What is the number of lines containing "materials"? Give only that number.

------------------------------------------------------------------------

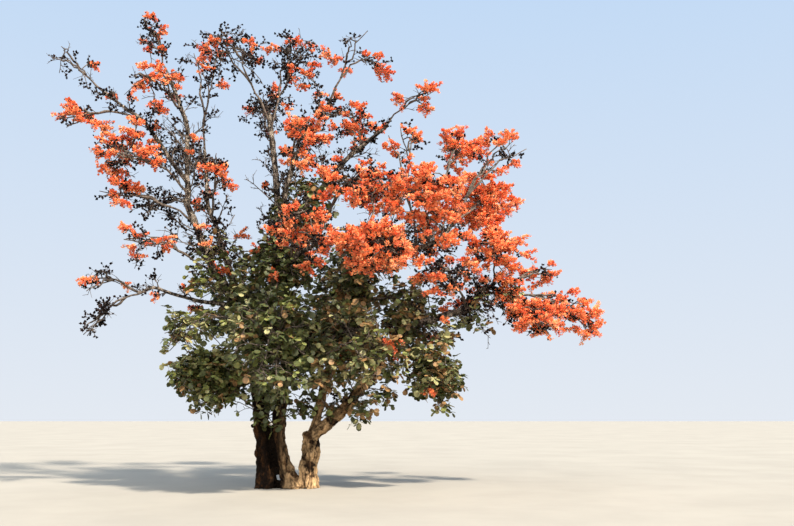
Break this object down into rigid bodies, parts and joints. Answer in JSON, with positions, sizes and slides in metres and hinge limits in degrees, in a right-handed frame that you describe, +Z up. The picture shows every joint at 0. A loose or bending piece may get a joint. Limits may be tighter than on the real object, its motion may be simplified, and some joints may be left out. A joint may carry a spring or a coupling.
{
  "type": "flame tree",
  "caption": "Wide flame tree in flower: a forked trunk on a flared foot, zigzag boughs, leafy below, orange blossom above.",
  "frame": {"origin": "in the flat cut under the trunk's foot, at ground level", "axes": "+Z up the trunk, +X along the crown's widest reach, -Y to the front"},
  "size_m": [11.8611, 7.8745, 10.3935],
  "materials": {
    "bark": "rough, fissured",
    "blossom": "silky",
    "bud": "velvety",
    "leaf": "leathery"
  },
  "bodies": {
    "root": {"trunk_foot": "bark", "stem_left": "bark", "stem_middle": "bark", "fork_outer": "bark", "fork_inner": "bark", "leader": "bark", "bough_left": "bark", "bough_left_inner": "bark", "bough_left_upright": "bark", "bough_left_outer": "bark", "bough_low_left": "bark", "bough_top_right": "bark", "bough_right_up": "bark", "bough_front": "bark", "bough_right": "bark", "bough_right_low": "bark", "bough_back": "bark", "crown_far_left": "bud", "crown_left_wing": "blossom", "crown_peak": "bud", "crown_peak_skirt": "blossom", "crown_inner_spike": "bud", "crown_left_flowers": "blossom", "crown_left_fringe": "blossom", "crown_left_inside": "bud", "crown_inner_flowers": "blossom", "crown_low_left": "blossom", "crown_lowest_left": "bud", "crown_left_droop": "bud", "crown_top_left": "bud", "crown_top_middle": "bud", "crown_top_right": "blossom", "crown_front_heart": "blossom", "crown_back_heart": "blossom", "crown_right_crest": "blossom", "crown_right_column": "blossom", "crown_right_fan": "blossom", "crown_right_point": "blossom", "crown_front_arch": "blossom", "crown_front_cloud": "blossom", "crown_centre_band": "blossom", "crown_right_cloud": "blossom", "crown_right_shoulder": "blossom", "crown_right_hanging": "blossom", "crown_right_wing": "blossom", "crown_right_skirt": "blossom", "crown_right_tip": "blossom", "crown_right_inside": "blossom", "crown_back_left": "bud", "crown_back_top": "bud", "crown_back_right": "blossom", "crown_back_low_right": "blossom", "leaves_left": "leaf", "leaves_left_low": "leaf", "leaves_front": "leaf", "leaves_centre_right": "leaf", "leaves_right": "leaf", "leaves_hanging": "leaf", "leaves_back_left": "leaf", "leaves_back_right": "leaf"}
  },
  "joints": []
}
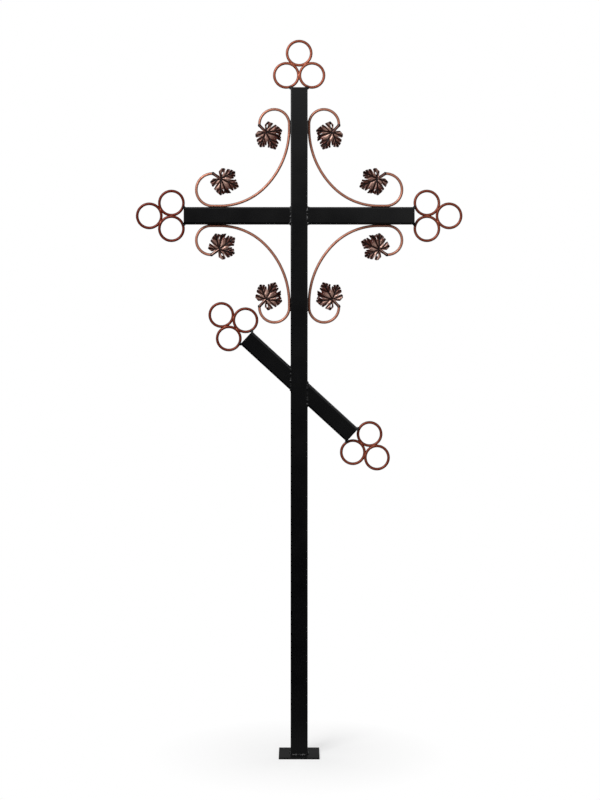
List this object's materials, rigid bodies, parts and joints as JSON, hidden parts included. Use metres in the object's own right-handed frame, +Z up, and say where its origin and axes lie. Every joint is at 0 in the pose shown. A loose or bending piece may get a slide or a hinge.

------------------------------------------------------------------------

### Result of the exercise
2